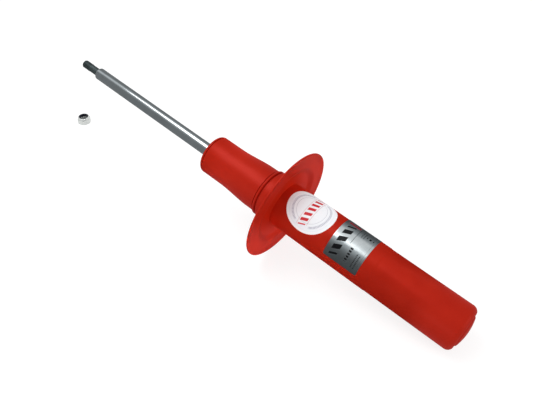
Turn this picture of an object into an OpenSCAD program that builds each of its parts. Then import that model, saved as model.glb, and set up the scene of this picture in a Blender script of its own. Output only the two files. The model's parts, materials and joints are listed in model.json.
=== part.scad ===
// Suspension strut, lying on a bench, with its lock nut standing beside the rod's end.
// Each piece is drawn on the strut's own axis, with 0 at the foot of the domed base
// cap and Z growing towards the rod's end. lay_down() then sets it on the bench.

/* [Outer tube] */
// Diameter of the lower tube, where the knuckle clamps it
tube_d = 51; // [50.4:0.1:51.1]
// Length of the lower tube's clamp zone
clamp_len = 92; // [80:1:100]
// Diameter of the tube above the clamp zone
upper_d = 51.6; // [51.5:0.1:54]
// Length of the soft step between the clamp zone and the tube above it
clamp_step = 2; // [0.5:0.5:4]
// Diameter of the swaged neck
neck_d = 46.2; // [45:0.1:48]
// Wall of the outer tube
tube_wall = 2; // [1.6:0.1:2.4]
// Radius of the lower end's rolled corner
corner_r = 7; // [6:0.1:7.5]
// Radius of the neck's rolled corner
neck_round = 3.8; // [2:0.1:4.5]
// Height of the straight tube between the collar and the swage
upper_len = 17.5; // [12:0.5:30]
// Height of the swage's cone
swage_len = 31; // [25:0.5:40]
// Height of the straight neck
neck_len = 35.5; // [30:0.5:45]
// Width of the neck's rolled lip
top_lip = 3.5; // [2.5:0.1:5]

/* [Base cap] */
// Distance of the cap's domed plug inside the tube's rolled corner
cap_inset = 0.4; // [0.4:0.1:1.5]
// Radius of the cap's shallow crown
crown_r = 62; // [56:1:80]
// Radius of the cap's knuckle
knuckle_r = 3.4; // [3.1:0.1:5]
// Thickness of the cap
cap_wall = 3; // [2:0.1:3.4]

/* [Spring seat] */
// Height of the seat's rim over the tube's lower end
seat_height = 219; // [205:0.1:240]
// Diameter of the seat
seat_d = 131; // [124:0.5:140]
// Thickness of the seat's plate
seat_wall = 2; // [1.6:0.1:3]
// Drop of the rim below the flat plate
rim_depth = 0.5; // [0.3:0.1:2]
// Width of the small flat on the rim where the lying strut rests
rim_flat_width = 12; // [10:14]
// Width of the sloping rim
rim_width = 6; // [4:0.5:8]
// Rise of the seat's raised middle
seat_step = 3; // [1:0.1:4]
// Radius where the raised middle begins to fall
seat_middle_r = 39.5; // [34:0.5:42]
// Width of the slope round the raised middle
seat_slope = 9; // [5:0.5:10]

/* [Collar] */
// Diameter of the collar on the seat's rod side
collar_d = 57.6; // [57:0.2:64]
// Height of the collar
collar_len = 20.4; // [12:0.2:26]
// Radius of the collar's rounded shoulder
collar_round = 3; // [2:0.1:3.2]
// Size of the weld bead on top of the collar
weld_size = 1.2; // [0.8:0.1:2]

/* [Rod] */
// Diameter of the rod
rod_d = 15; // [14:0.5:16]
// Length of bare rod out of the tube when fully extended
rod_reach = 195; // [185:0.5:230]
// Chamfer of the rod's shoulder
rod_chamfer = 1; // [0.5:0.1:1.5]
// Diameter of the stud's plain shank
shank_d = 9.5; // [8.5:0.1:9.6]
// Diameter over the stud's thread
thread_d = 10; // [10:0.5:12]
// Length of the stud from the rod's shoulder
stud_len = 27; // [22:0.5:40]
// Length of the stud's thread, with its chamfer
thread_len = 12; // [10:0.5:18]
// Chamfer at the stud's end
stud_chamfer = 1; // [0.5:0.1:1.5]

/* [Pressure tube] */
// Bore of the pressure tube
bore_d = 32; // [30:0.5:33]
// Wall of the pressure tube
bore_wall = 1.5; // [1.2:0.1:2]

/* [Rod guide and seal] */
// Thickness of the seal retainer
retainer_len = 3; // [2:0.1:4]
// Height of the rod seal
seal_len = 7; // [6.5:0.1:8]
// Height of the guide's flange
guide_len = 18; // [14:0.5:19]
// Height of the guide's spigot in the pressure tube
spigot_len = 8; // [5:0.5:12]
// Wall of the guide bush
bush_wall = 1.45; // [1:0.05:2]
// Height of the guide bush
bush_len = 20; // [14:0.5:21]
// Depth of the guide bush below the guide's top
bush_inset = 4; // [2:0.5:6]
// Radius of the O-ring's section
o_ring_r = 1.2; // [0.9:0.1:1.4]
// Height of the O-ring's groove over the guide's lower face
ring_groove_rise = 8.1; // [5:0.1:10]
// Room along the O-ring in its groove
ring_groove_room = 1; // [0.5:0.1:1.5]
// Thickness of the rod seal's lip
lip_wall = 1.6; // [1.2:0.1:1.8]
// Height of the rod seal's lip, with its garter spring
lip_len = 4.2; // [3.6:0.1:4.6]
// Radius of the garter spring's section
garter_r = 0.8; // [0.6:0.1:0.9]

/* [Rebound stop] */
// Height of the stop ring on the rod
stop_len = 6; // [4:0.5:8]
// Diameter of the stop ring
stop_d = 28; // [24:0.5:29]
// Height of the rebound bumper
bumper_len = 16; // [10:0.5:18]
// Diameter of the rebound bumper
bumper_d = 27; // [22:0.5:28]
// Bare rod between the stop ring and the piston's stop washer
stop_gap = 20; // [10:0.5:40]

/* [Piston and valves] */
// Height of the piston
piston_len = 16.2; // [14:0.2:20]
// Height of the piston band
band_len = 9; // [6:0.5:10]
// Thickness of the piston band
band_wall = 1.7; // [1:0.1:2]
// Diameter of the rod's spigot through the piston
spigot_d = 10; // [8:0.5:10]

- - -

Reproduce each line of the material above precisely.

Written answer »
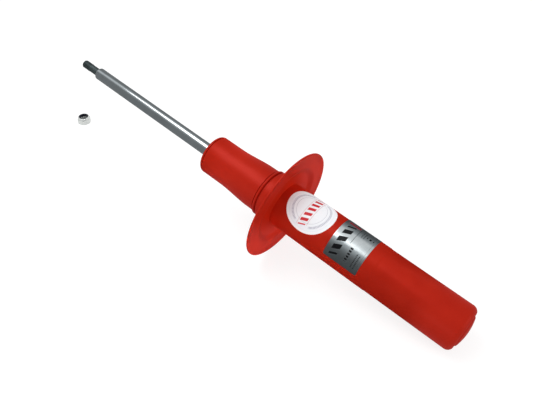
Turn this picture of an object into an OpenSCAD program that builds each of its parts. Then import that model, saved as model.glb, and set up the scene of this picture in a Blender script of its own. Output only the two files. The model's parts, materials and joints are listed in model.json.
=== part.scad ===
// Suspension strut, lying on a bench, with its lock nut standing beside the rod's end.
// Each piece is drawn on the strut's own axis, with 0 at the foot of the domed base
// cap and Z growing towards the rod's end. lay_down() then sets it on the bench.

/* [Outer tube] */
// Diameter of the lower tube, where the knuckle clamps it
tube_d = 51; // [50.4:0.1:51.1]
// Length of the lower tube's clamp zone
clamp_len = 92; // [80:1:100]
// Diameter of the tube above the clamp zone
upper_d = 51.6; // [51.5:0.1:54]
// Length of the soft step between the clamp zone and the tube above it
clamp_step = 2; // [0.5:0.5:4]
// Diameter of the swaged neck
neck_d = 46.2; // [45:0.1:48]
// Wall of the outer tube
tube_wall = 2; // [1.6:0.1:2.4]
// Radius of the lower end's rolled corner
corner_r = 7; // [6:0.1:7.5]
// Radius of the neck's rolled corner
neck_round = 3.8; // [2:0.1:4.5]
// Height of the straight tube between the collar and the swage
upper_len = 17.5; // [12:0.5:30]
// Height of the swage's cone
swage_len = 31; // [25:0.5:40]
// Height of the straight neck
neck_len = 35.5; // [30:0.5:45]
// Width of the neck's rolled lip
top_lip = 3.5; // [2.5:0.1:5]

/* [Base cap] */
// Distance of the cap's domed plug inside the tube's rolled corner
cap_inset = 0.4; // [0.4:0.1:1.5]
// Radius of the cap's shallow crown
crown_r = 62; // [56:1:80]
// Radius of the cap's knuckle
knuckle_r = 3.4; // [3.1:0.1:5]
// Thickness of the cap
cap_wall = 3; // [2:0.1:3.4]

/* [Spring seat] */
// Height of the seat's rim over the tube's lower end
seat_height = 219; // [205:0.1:240]
// Diameter of the seat
seat_d = 131; // [124:0.5:140]
// Thickness of the seat's plate
seat_wall = 2; // [1.6:0.1:3]
// Drop of the rim below the flat plate
rim_depth = 0.5; // [0.3:0.1:2]
// Width of the small flat on the rim where the lying strut rests
rim_flat_width = 12; // [10:14]
// Width of the sloping rim
rim_width = 6; // [4:0.5:8]
// Rise of the seat's raised middle
seat_step = 3; // [1:0.1:4]
// Radius where the raised middle begins to fall
seat_middle_r = 39.5; // [34:0.5:42]
// Width of the slope round the raised middle
seat_slope = 9; // [5:0.5:10]

/* [Collar] */
// Diameter of the collar on the seat's rod side
collar_d = 57.6; // [57:0.2:64]
// Height of the collar
collar_len = 20.4; // [12:0.2:26]
// Radius of the collar's rounded shoulder
collar_round = 3; // [2:0.1:3.2]
// Size of the weld bead on top of the collar
weld_size = 1.2; // [0.8:0.1:2]

/* [Rod] */
// Diameter of the rod
rod_d = 15; // [14:0.5:16]
// Length of bare rod out of the tube when fully extended
rod_reach = 195; // [185:0.5:230]
// Chamfer of the rod's shoulder
rod_chamfer = 1; // [0.5:0.1:1.5]
// Diameter of the stud's plain shank
shank_d = 9.5; // [8.5:0.1:9.6]
// Diameter over the stud's thread
thread_d = 10; // [10:0.5:12]
// Length of the stud from the rod's shoulder
stud_len = 27; // [22:0.5:40]
// Length of the stud's thread, with its chamfer
thread_len = 12; // [10:0.5:18]
// Chamfer at the stud's end
stud_chamfer = 1; // [0.5:0.1:1.5]

/* [Pressure tube] */
// Bore of the pressure tube
bore_d = 32; // [30:0.5:33]
// Wall of the pressure tube
bore_wall = 1.5; // [1.2:0.1:2]

/* [Rod guide and seal] */
// Thickness of the seal retainer
retainer_len = 3; // [2:0.1:4]
// Height of the rod seal
seal_len = 7; // [6.5:0.1:8]
// Height of the guide's flange
guide_len = 18; // [14:0.5:19]
// Height of the guide's spigot in the pressure tube
spigot_len = 8; // [5:0.5:12]
// Wall of the guide bush
bush_wall = 1.45; // [1:0.05:2]
// Height of the guide bush
bush_len = 20; // [14:0.5:21]
// Depth of the guide bush below the guide's top
bush_inset = 4; // [2:0.5:6]
// Radius of the O-ring's section
o_ring_r = 1.2; // [0.9:0.1:1.4]
// Height of the O-ring's groove over the guide's lower face
ring_groove_rise = 8.1; // [5:0.1:10]
// Room along the O-ring in its groove
ring_groove_room = 1; // [0.5:0.1:1.5]
// Thickness of the rod seal's lip
lip_wall = 1.6; // [1.2:0.1:1.8]
// Height of the rod seal's lip, with its garter spring
lip_len = 4.2; // [3.6:0.1:4.6]
// Radius of the garter spring's section
garter_r = 0.8; // [0.6:0.1:0.9]

/* [Rebound stop] */
// Height of the stop ring on the rod
stop_len = 6; // [4:0.5:8]
// Diameter of the stop ring
stop_d = 28; // [24:0.5:29]
// Height of the rebound bumper
bumper_len = 16; // [10:0.5:18]
// Diameter of the rebound bumper
bumper_d = 27; // [22:0.5:28]
// Bare rod between the stop ring and the piston's stop washer
stop_gap = 20; // [10:0.5:40]

/* [Piston and valves] */
// Height of the piston
piston_len = 16.2; // [14:0.2:20]
// Height of the piston band
band_len = 9; // [6:0.5:10]
// Thickness of the piston band
band_wall = 1.7; // [1:0.1:2]
// Diameter of the rod's spigot through the piston
spigot_d = 10; // [8:0.5:10]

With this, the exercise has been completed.